» Required work: The records below should be written out again, exactly.

Extracted records
━━━━━━━━━━

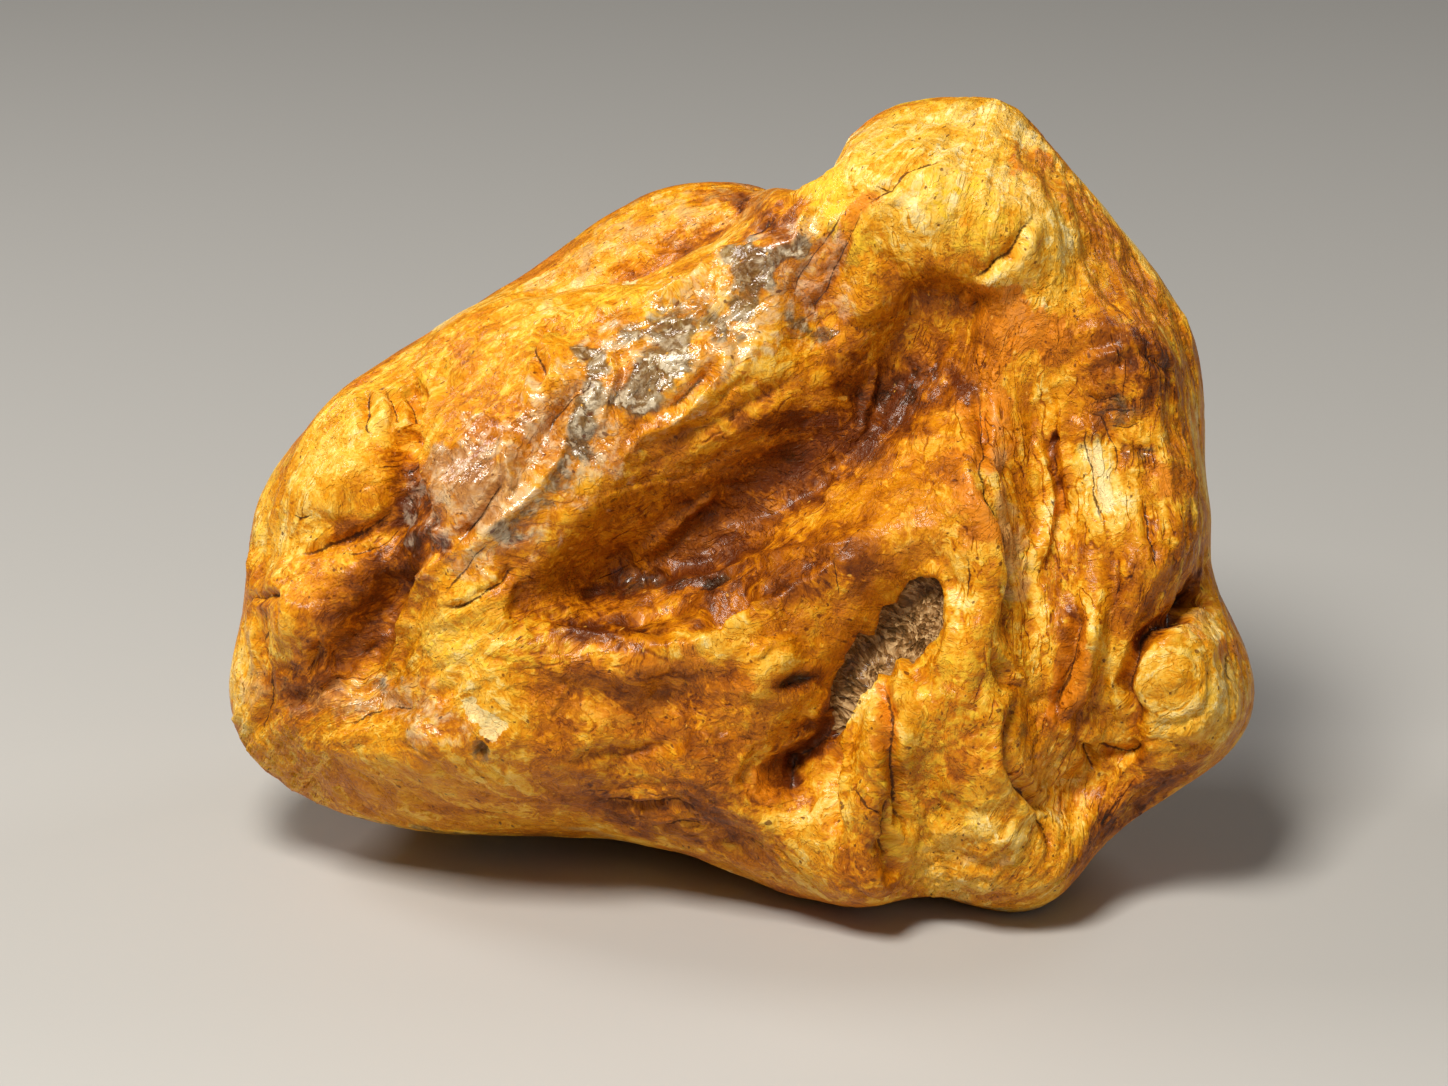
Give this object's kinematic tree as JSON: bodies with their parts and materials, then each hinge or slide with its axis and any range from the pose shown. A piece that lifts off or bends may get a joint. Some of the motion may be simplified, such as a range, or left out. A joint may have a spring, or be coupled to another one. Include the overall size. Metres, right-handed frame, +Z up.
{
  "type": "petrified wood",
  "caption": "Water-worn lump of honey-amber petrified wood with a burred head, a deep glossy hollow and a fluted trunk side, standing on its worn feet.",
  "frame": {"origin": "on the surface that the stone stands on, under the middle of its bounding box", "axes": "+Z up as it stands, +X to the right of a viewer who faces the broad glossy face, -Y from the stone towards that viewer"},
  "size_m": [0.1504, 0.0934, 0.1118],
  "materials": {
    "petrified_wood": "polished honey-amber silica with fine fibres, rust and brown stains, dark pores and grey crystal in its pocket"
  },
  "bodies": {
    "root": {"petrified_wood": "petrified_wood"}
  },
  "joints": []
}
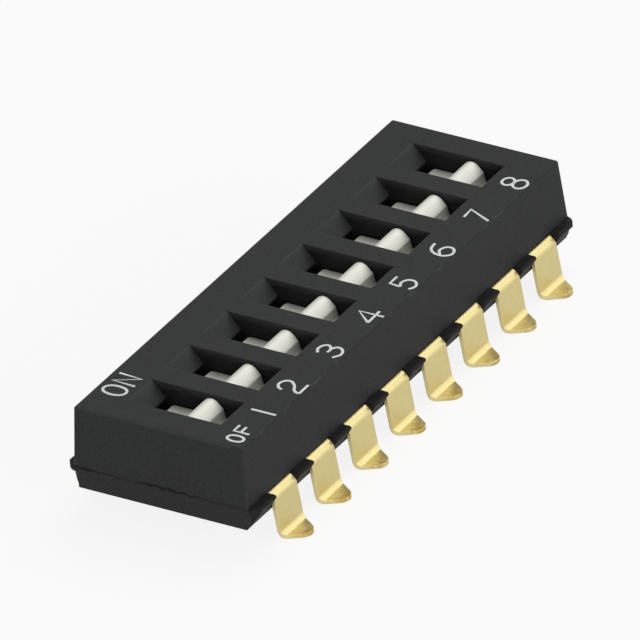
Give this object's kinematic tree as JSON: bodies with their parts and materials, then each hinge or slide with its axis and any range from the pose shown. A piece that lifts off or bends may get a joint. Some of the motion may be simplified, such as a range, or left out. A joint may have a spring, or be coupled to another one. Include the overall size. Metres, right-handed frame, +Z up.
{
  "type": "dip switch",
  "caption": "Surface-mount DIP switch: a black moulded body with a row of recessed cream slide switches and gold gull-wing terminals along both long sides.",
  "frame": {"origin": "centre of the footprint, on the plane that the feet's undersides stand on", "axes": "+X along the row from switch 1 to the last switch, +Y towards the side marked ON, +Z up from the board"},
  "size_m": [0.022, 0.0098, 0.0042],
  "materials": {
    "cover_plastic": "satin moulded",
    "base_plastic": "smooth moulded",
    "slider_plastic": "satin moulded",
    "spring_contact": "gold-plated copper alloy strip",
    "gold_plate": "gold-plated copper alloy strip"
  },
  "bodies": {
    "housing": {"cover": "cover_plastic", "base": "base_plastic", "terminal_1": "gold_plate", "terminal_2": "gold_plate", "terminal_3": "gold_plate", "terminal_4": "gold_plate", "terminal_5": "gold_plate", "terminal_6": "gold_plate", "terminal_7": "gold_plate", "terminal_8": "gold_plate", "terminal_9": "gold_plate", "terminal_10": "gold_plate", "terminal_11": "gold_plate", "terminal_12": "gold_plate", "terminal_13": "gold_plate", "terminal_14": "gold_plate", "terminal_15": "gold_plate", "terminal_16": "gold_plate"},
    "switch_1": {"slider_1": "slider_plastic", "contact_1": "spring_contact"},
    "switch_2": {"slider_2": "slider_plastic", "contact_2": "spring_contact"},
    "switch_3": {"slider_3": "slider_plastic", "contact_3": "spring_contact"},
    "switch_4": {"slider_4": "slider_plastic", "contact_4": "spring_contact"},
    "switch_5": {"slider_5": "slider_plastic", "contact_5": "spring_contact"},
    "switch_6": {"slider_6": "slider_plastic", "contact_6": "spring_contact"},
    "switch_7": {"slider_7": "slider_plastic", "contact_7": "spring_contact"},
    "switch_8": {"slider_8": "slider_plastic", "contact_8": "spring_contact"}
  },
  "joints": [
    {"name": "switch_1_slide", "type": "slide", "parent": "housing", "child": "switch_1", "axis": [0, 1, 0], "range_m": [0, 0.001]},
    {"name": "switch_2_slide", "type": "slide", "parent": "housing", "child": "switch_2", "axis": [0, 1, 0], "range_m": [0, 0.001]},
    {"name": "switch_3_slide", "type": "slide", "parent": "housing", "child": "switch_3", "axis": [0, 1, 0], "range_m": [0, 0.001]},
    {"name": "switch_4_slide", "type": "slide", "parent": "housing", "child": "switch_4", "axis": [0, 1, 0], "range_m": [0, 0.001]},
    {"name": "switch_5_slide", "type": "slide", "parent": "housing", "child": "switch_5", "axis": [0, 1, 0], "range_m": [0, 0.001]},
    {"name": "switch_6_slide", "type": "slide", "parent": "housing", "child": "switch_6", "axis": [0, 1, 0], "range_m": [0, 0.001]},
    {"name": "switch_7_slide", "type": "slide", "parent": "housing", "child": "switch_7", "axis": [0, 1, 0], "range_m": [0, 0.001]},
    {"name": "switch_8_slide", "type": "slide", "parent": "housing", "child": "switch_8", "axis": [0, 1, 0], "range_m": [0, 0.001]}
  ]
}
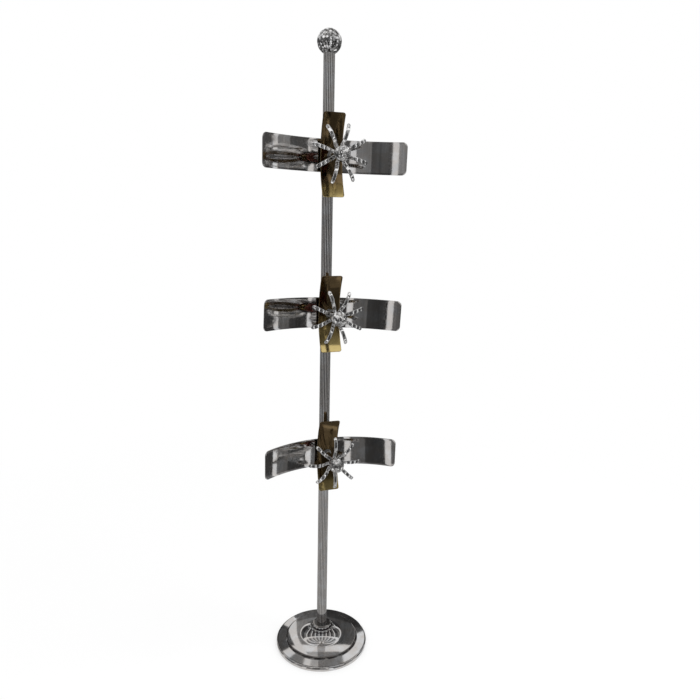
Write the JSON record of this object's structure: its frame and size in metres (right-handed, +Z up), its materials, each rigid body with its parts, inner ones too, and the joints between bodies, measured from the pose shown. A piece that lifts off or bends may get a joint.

━━━━━━━━━━

» Written answer:
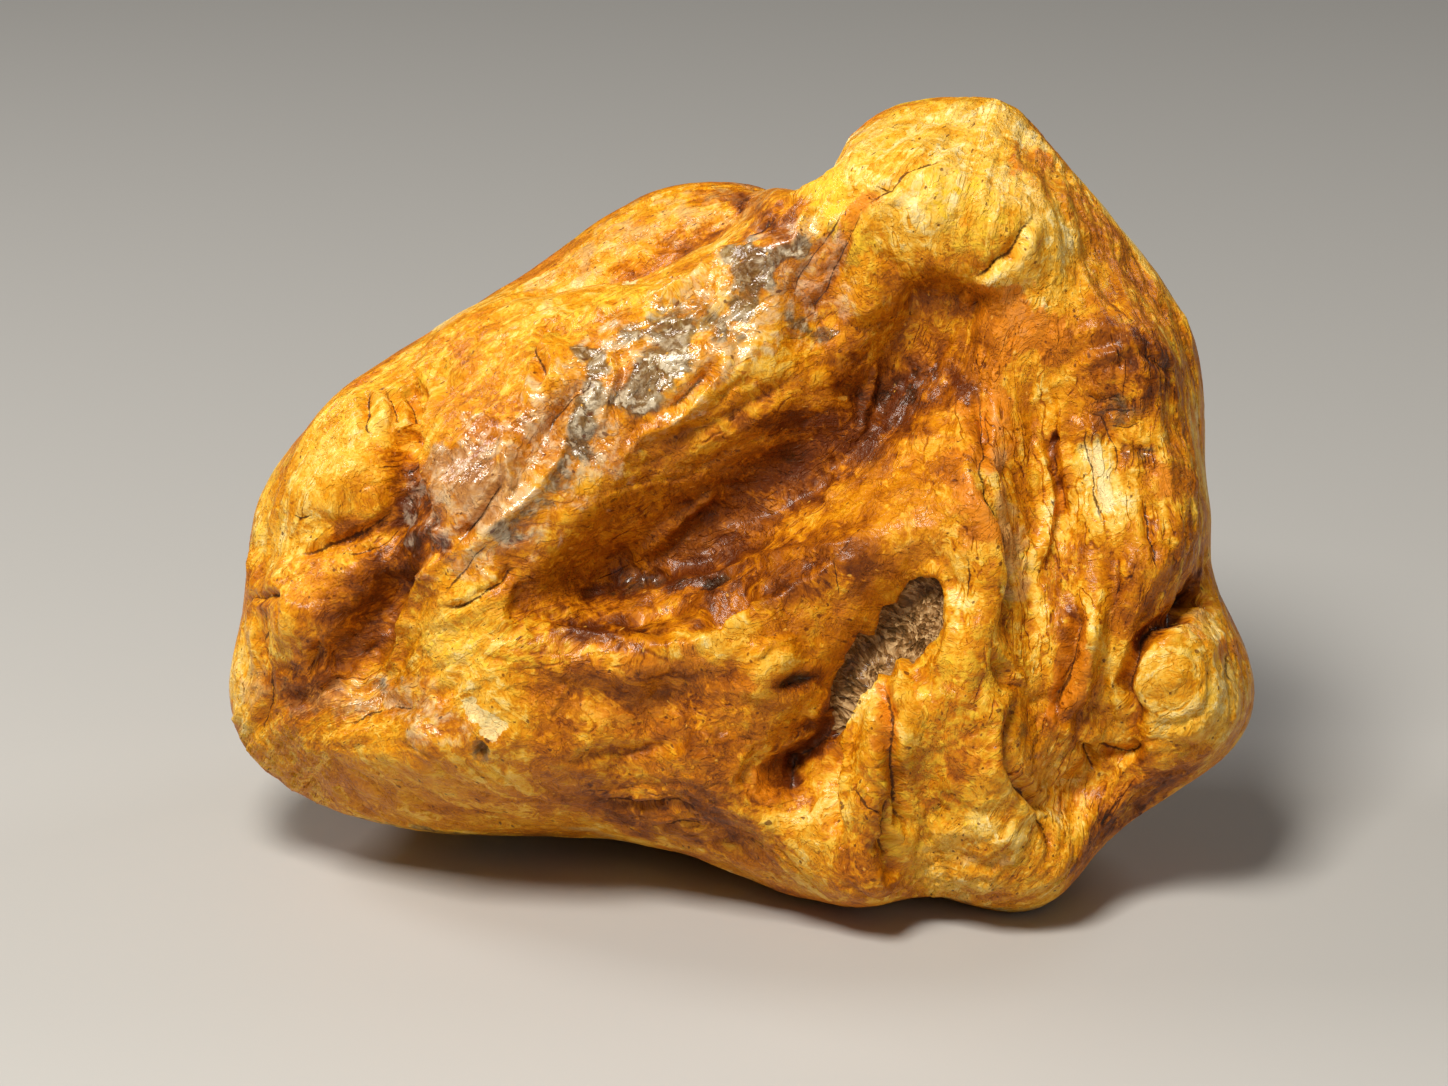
Give this object's kinematic tree as JSON: bodies with their parts and materials, then each hinge or slide with its axis and any range from the pose shown. A piece that lifts off or bends may get a joint. Some of the motion may be simplified, such as a range, or left out. A joint may have a spring, or be coupled to another one. Include the overall size. Metres, right-handed frame, +Z up.
{
  "type": "petrified wood",
  "caption": "Water-worn lump of honey-amber petrified wood with a burred head, a deep glossy hollow and a fluted trunk side, standing on its worn feet.",
  "frame": {"origin": "on the surface that the stone stands on, under the middle of its bounding box", "axes": "+Z up as it stands, +X to the right of a viewer who faces the broad glossy face, -Y from the stone towards that viewer"},
  "size_m": [0.1504, 0.0934, 0.1118],
  "materials": {
    "petrified_wood": "polished honey-amber silica with fine fibres, rust and brown stains, dark pores and grey crystal in its pocket"
  },
  "bodies": {
    "root": {"petrified_wood": "petrified_wood"}
  },
  "joints": []
}
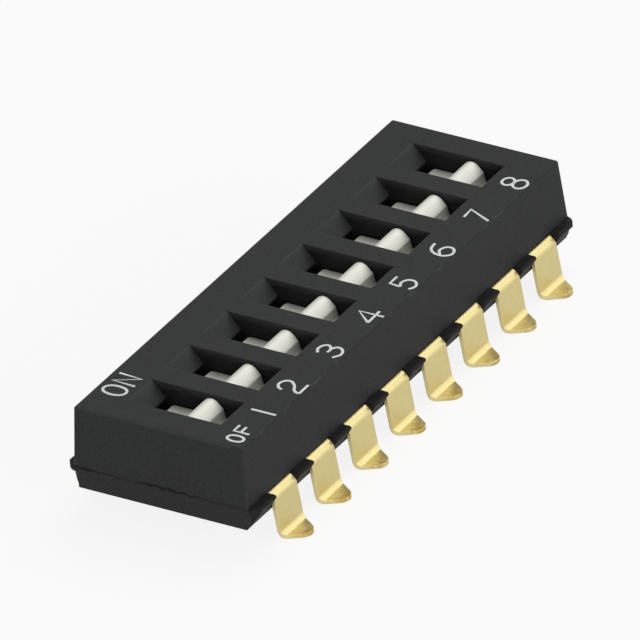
Give this object's kinematic tree as JSON: bodies with their parts and materials, then each hinge or slide with its axis and any range from the pose shown. A piece that lifts off or bends may get a joint. Some of the motion may be simplified, such as a range, or left out. A joint may have a spring, or be coupled to another one. Include the overall size. Metres, right-handed frame, +Z up.
{
  "type": "dip switch",
  "caption": "Surface-mount DIP switch: a black moulded body with a row of recessed cream slide switches and gold gull-wing terminals along both long sides.",
  "frame": {"origin": "centre of the footprint, on the plane that the feet's undersides stand on", "axes": "+X along the row from switch 1 to the last switch, +Y towards the side marked ON, +Z up from the board"},
  "size_m": [0.022, 0.0098, 0.0042],
  "materials": {
    "cover_plastic": "satin moulded",
    "base_plastic": "smooth moulded",
    "slider_plastic": "satin moulded",
    "spring_contact": "gold-plated copper alloy strip",
    "gold_plate": "gold-plated copper alloy strip"
  },
  "bodies": {
    "housing": {"cover": "cover_plastic", "base": "base_plastic", "terminal_1": "gold_plate", "terminal_2": "gold_plate", "terminal_3": "gold_plate", "terminal_4": "gold_plate", "terminal_5": "gold_plate", "terminal_6": "gold_plate", "terminal_7": "gold_plate", "terminal_8": "gold_plate", "terminal_9": "gold_plate", "terminal_10": "gold_plate", "terminal_11": "gold_plate", "terminal_12": "gold_plate", "terminal_13": "gold_plate", "terminal_14": "gold_plate", "terminal_15": "gold_plate", "terminal_16": "gold_plate"},
    "switch_1": {"slider_1": "slider_plastic", "contact_1": "spring_contact"},
    "switch_2": {"slider_2": "slider_plastic", "contact_2": "spring_contact"},
    "switch_3": {"slider_3": "slider_plastic", "contact_3": "spring_contact"},
    "switch_4": {"slider_4": "slider_plastic", "contact_4": "spring_contact"},
    "switch_5": {"slider_5": "slider_plastic", "contact_5": "spring_contact"},
    "switch_6": {"slider_6": "slider_plastic", "contact_6": "spring_contact"},
    "switch_7": {"slider_7": "slider_plastic", "contact_7": "spring_contact"},
    "switch_8": {"slider_8": "slider_plastic", "contact_8": "spring_contact"}
  },
  "joints": [
    {"name": "switch_1_slide", "type": "slide", "parent": "housing", "child": "switch_1", "axis": [0, 1, 0], "range_m": [0, 0.001]},
    {"name": "switch_2_slide", "type": "slide", "parent": "housing", "child": "switch_2", "axis": [0, 1, 0], "range_m": [0, 0.001]},
    {"name": "switch_3_slide", "type": "slide", "parent": "housing", "child": "switch_3", "axis": [0, 1, 0], "range_m": [0, 0.001]},
    {"name": "switch_4_slide", "type": "slide", "parent": "housing", "child": "switch_4", "axis": [0, 1, 0], "range_m": [0, 0.001]},
    {"name": "switch_5_slide", "type": "slide", "parent": "housing", "child": "switch_5", "axis": [0, 1, 0], "range_m": [0, 0.001]},
    {"name": "switch_6_slide", "type": "slide", "parent": "housing", "child": "switch_6", "axis": [0, 1, 0], "range_m": [0, 0.001]},
    {"name": "switch_7_slide", "type": "slide", "parent": "housing", "child": "switch_7", "axis": [0, 1, 0], "range_m": [0, 0.001]},
    {"name": "switch_8_slide", "type": "slide", "parent": "housing", "child": "switch_8", "axis": [0, 1, 0], "range_m": [0, 0.001]}
  ]
}
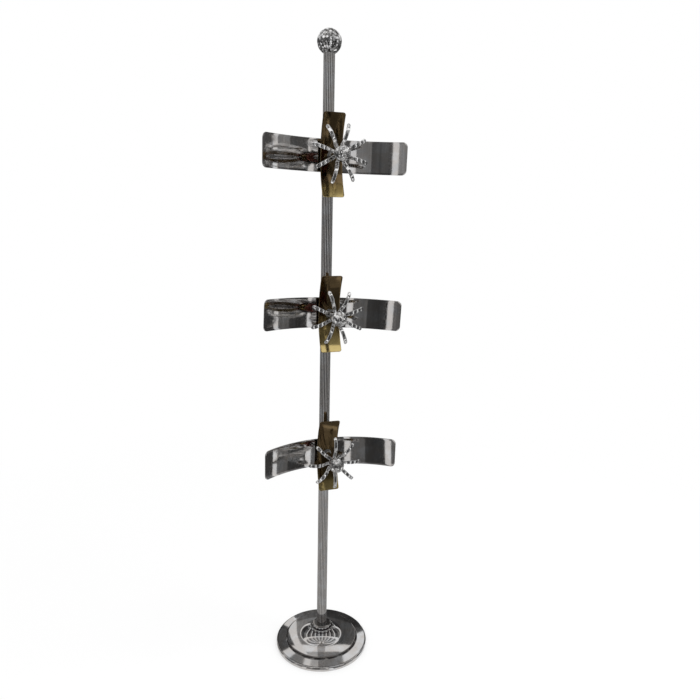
Write the JSON record of this object's structure: its frame and size in metres (right-handed, +Z up), its materials, each rigid body with its parts, inner ones too, and the joints between bodies, measured from the pose shown. A piece that lifts off or bends may get a joint.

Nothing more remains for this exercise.